§ Written request:
Output a verbatim copy of the data, cut off after the line that contains "shell_t = 6; // [5:0.5:7]".

§ Exercise material:
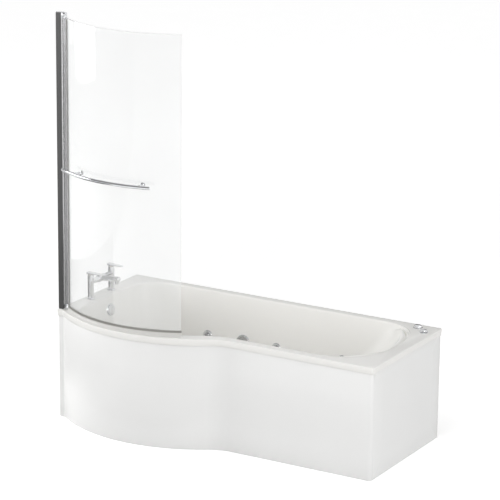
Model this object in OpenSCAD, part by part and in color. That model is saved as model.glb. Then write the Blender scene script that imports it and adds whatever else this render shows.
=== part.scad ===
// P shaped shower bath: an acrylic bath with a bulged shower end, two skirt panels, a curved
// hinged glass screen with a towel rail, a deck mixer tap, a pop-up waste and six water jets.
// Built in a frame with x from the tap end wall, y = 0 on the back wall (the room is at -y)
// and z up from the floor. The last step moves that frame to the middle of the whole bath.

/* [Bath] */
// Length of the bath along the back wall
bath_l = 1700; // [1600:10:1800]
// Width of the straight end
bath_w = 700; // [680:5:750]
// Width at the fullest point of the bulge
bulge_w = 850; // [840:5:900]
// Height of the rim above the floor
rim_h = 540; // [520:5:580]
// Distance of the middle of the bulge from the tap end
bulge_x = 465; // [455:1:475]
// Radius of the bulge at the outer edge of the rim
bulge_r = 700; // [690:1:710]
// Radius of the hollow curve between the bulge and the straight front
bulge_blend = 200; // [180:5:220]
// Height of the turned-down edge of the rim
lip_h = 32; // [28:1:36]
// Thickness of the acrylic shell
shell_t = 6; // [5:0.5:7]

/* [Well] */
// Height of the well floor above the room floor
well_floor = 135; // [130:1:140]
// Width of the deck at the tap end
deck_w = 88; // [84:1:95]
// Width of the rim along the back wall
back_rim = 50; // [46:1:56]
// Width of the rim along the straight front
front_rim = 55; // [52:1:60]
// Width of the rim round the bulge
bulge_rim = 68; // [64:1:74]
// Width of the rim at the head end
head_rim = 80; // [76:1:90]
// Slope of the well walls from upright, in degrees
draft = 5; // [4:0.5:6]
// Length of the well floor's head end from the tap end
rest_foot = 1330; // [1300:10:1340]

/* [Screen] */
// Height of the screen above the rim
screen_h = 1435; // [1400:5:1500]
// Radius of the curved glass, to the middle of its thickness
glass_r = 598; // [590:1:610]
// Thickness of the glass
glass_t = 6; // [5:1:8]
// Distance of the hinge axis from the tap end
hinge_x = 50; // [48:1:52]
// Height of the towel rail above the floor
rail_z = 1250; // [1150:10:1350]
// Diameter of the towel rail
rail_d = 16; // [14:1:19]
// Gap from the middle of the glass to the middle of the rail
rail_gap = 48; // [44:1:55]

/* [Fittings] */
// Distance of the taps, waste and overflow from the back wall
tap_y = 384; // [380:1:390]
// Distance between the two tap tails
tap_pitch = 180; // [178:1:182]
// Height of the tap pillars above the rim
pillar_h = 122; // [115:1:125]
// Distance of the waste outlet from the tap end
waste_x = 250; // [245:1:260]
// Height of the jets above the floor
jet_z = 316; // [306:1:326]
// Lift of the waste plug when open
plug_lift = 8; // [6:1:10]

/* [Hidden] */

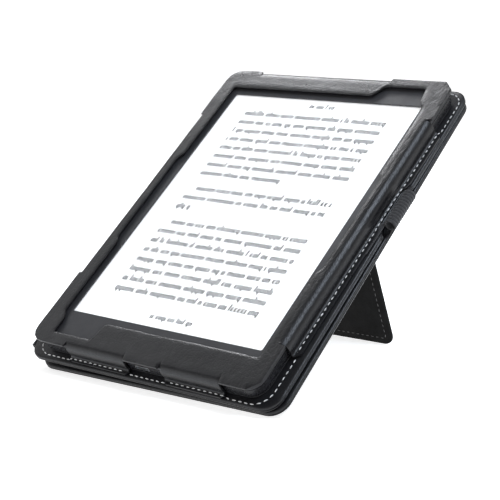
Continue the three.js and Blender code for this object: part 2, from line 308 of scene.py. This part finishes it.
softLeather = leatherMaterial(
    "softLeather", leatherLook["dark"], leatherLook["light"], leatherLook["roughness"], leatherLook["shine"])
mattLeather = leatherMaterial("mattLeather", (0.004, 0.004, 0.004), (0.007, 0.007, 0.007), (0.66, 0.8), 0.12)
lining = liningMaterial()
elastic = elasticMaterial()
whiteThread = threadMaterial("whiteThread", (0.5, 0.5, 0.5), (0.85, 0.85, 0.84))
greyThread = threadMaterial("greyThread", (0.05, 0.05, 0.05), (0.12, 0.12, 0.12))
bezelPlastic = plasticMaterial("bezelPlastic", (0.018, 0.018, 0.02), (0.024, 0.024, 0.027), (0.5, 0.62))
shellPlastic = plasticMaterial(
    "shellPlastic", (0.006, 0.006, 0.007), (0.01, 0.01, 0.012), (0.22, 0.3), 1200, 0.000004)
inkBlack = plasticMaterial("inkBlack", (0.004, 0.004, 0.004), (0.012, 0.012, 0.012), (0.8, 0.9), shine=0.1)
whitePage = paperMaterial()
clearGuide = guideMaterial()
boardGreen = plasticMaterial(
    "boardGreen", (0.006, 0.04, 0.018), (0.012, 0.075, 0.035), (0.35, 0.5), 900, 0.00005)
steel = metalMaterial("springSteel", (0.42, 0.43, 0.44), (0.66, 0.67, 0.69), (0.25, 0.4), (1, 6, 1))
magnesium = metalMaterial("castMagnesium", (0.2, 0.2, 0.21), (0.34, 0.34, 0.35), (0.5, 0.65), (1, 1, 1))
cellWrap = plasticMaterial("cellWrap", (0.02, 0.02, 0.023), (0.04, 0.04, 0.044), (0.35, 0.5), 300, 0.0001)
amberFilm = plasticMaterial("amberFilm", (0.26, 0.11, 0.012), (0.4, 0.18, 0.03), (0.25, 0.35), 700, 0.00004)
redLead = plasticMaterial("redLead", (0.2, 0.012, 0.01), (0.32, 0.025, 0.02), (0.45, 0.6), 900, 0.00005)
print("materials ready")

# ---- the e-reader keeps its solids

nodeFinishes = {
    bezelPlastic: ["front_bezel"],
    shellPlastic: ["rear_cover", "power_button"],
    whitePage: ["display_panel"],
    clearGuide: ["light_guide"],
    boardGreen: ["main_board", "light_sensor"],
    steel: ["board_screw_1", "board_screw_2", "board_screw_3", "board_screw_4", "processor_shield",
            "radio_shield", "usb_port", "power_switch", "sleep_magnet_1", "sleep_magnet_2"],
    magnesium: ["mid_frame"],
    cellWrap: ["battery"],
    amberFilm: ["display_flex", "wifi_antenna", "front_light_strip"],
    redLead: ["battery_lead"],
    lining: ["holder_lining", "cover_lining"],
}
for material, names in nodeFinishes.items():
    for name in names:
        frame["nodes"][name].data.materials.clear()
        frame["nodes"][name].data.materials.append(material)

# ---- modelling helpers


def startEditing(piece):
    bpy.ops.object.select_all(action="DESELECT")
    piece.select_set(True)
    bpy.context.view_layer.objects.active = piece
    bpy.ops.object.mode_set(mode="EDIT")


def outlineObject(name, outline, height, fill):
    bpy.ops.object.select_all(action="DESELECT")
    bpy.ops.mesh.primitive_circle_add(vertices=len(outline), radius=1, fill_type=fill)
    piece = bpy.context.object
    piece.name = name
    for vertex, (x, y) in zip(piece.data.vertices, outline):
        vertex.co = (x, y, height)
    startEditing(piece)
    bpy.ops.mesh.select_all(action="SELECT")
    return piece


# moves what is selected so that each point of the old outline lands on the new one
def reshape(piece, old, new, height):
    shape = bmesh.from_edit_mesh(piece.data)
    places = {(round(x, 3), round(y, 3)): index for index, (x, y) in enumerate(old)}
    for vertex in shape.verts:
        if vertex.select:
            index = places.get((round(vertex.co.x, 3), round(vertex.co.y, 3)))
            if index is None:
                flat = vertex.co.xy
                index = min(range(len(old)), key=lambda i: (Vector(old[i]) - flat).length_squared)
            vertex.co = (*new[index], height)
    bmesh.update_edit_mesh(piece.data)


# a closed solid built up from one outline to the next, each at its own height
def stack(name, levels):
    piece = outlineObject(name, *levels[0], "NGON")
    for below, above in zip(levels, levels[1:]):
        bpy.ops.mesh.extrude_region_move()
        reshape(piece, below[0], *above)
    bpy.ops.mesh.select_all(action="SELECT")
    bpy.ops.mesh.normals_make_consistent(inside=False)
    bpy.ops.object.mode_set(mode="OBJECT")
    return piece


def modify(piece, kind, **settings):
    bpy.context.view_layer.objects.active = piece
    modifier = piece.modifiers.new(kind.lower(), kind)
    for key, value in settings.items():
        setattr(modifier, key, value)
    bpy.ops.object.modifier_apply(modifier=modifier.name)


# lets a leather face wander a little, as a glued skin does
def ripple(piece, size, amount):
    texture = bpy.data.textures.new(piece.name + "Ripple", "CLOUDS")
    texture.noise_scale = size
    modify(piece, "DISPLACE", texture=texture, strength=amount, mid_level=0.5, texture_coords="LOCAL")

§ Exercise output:
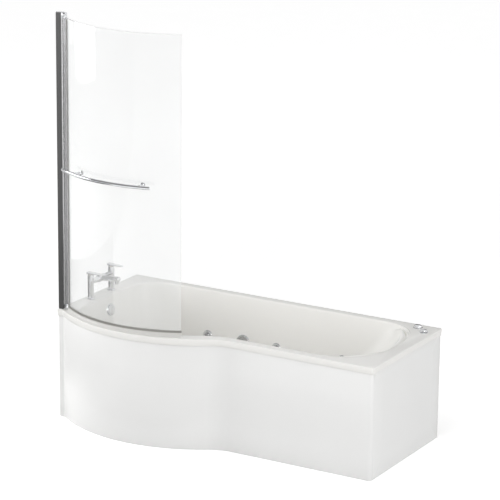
Model this object in OpenSCAD, part by part and in color. That model is saved as model.glb. Then write the Blender scene script that imports it and adds whatever else this render shows.
=== part.scad ===
// P shaped shower bath: an acrylic bath with a bulged shower end, two skirt panels, a curved
// hinged glass screen with a towel rail, a deck mixer tap, a pop-up waste and six water jets.
// Built in a frame with x from the tap end wall, y = 0 on the back wall (the room is at -y)
// and z up from the floor. The last step moves that frame to the middle of the whole bath.

/* [Bath] */
// Length of the bath along the back wall
bath_l = 1700; // [1600:10:1800]
// Width of the straight end
bath_w = 700; // [680:5:750]
// Width at the fullest point of the bulge
bulge_w = 850; // [840:5:900]
// Height of the rim above the floor
rim_h = 540; // [520:5:580]
// Distance of the middle of the bulge from the tap end
bulge_x = 465; // [455:1:475]
// Radius of the bulge at the outer edge of the rim
bulge_r = 700; // [690:1:710]
// Radius of the hollow curve between the bulge and the straight front
bulge_blend = 200; // [180:5:220]
// Height of the turned-down edge of the rim
lip_h = 32; // [28:1:36]
// Thickness of the acrylic shell
shell_t = 6; // [5:0.5:7]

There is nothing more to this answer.